The orthopedic surgeon will devise the right approach depending on your age, knee anatomy, and health.

Knee Replacement Surgery

The first thing to understand about knee replacement is your knee will not be entirely removed to be replaced by an artificial knee; only the worn-out bone surfaces and cartilage are replaced. 

There are two kinds of knee replacement surgeries: 

  • Total Knee Replacement (TKR): The worn-out cartilage and bone surface are removed, and metal surfaces are placed with special bone cement. If required, the kneecap or patella is cut to fit the new surface contour, and a metal buffer is inserted between the metal parts to keep out friction. All measurements are exact to the nth degree to ensure a perfect fit for the knee.
  • Partial Knee Replacement: For damage in one hip.

Hip Replacement Surgery

Anatomy of the Hip

The hip connects the legs to the body’s trunk. The hip has two bones: the pelvis (ilium, ischium, and pubis) and the femur or thigh bone. The head of the femur forms the hip joint in the socket or acetabulum. So, the hip is a ball-and-socket joint.

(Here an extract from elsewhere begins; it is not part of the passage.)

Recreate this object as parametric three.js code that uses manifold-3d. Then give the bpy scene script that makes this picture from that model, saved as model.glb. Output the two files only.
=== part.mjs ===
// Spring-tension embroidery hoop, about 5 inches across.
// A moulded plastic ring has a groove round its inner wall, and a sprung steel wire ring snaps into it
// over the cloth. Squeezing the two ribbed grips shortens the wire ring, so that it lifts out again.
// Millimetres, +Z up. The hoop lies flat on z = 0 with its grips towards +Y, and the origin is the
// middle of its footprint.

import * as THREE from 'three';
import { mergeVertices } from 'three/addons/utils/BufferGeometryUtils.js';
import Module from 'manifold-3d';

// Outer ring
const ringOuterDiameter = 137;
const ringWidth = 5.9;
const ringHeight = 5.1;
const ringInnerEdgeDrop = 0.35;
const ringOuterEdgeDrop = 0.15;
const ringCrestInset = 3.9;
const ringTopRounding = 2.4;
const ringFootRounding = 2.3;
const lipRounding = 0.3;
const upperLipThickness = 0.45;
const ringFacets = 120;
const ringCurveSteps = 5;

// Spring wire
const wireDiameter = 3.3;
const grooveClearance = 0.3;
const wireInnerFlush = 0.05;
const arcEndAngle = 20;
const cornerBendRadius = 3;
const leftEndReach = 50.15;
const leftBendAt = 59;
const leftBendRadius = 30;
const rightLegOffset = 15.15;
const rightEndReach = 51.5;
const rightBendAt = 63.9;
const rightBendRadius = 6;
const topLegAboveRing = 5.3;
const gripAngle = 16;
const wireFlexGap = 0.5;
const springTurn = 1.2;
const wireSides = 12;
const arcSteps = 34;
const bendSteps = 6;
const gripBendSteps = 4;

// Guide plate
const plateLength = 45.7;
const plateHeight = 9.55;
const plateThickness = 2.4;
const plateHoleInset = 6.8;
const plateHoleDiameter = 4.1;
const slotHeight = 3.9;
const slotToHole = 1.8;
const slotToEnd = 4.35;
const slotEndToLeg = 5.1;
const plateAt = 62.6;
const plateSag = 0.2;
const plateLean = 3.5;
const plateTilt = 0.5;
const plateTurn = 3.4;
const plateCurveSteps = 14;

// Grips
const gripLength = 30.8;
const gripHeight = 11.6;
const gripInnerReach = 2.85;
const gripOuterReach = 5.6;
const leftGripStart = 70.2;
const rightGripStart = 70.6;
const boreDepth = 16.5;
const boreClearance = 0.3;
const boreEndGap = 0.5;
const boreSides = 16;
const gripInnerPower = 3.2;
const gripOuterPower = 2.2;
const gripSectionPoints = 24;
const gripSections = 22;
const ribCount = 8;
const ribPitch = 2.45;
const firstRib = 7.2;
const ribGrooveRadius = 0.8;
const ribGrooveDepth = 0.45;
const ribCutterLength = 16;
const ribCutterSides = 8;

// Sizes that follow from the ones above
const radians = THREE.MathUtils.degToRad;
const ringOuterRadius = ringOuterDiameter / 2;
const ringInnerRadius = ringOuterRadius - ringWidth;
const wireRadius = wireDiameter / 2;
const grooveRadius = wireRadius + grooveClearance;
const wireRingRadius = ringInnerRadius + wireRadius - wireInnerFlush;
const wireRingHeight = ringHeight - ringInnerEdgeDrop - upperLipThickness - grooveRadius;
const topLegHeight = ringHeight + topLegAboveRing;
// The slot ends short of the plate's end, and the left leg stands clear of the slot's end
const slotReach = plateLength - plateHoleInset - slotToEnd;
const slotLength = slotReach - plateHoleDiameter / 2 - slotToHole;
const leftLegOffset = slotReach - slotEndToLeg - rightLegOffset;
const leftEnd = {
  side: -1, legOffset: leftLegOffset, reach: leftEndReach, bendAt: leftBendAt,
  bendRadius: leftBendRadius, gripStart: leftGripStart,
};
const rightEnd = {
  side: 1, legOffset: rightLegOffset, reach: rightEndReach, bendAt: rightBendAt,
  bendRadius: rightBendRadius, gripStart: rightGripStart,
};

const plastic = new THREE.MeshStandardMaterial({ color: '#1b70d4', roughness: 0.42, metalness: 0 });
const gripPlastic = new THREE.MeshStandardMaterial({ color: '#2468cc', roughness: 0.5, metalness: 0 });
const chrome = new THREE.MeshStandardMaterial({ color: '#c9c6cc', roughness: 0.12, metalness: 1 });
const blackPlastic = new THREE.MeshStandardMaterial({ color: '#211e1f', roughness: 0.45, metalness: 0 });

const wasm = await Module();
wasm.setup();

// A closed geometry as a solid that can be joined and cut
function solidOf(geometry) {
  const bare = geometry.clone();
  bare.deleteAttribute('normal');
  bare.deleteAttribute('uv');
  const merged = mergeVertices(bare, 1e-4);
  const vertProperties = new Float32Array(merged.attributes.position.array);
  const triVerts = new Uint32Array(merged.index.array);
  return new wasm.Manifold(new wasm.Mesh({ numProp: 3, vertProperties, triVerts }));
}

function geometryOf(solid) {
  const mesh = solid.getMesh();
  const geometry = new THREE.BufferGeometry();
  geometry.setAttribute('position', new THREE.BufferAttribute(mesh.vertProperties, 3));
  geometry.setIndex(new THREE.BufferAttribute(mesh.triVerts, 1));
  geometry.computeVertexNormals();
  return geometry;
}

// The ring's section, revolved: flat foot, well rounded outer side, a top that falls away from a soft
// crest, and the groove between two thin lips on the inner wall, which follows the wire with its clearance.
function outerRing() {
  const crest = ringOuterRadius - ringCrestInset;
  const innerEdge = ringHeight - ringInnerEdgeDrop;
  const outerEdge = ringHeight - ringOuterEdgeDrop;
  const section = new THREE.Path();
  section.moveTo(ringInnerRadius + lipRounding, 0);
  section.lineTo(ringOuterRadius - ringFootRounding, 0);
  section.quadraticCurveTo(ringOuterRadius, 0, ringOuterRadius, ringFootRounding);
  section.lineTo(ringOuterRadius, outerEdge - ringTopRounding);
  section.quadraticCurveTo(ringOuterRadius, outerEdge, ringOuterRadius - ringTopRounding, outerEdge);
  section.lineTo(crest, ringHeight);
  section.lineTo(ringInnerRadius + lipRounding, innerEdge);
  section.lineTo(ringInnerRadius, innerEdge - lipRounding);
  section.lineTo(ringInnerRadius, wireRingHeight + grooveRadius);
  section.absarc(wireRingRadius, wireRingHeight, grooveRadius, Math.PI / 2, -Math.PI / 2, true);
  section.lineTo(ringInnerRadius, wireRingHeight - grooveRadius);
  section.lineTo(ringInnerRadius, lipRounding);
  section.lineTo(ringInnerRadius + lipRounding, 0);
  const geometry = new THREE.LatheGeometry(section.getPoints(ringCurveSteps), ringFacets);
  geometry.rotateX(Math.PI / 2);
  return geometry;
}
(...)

It has ligaments connecting bone to bone, tendons connecting bone to muscles, and bands of muscle and cartilage.

What is Hip Replacement?

When the hip bones and cartilage wear out due to hip arthritis or suffer severe injury or accident that severely impairs mobility, or the hip has a fracture that won’t heal, hip replacement surgery is usually recommended. The procedure involves replacing worn-out portions of the hip joint bones and cartilage to restore mobility and movement.

Arthritis of Hip

Wear and tear of the hip due to aging cause osteoarthritis. The cartilage wears out, and the cushioning reduces for the ball and socket joint, with bone rubbing on bone leading to intense pain, stiffness, and discomfort. There are different forms of hip arthritis, and loss of cartilage is common to all.

The most common reason for hip replacement surgery is osteoarthritis. Other conditions include rheumatoid arthritis, hip fracture, septic arthritis (infection in the joint fluid and joint tissues and unusual bone growth in the hip.

Symptoms of Arthritis:

  • Pain in hip joints and the leg.


  •  Clicking sounds during hip movement.
  • Difficulty in sitting, bending, climbing, and straightening up.
  • Hip lock.
  • Difficulty in sleeping due to hip pain.

How do I know I need a Hip Replacement?

When you have the above symptoms, you are chronically unable to perform everyday activities, and your quality of life has deteriorated due to your hip problem, you need to consult an orthopedic specialist to see if hip replacement is required.

Depending on your age, hip condition, and health, the orthopedic surgeon will devise the right approach.

Hip Replacement Surgery

The first thing to understand about hip replacement is your entire hip will not be removed to be replaced by an artificial one; only the worn-out bone surfaces and cartilage are replaced. 

Hip replacement surgeries are of the following types:

  • Total Hip Replacement: The worn-out ball and socket of the hip are removed and replaced with artificial implants.
  • Partial Hip Replacement: It involves only one side of the hip joint.
  • Hip Resurfacing: It is an alternative to total hip replacement, where the worn-out cartilage and socket are replaced.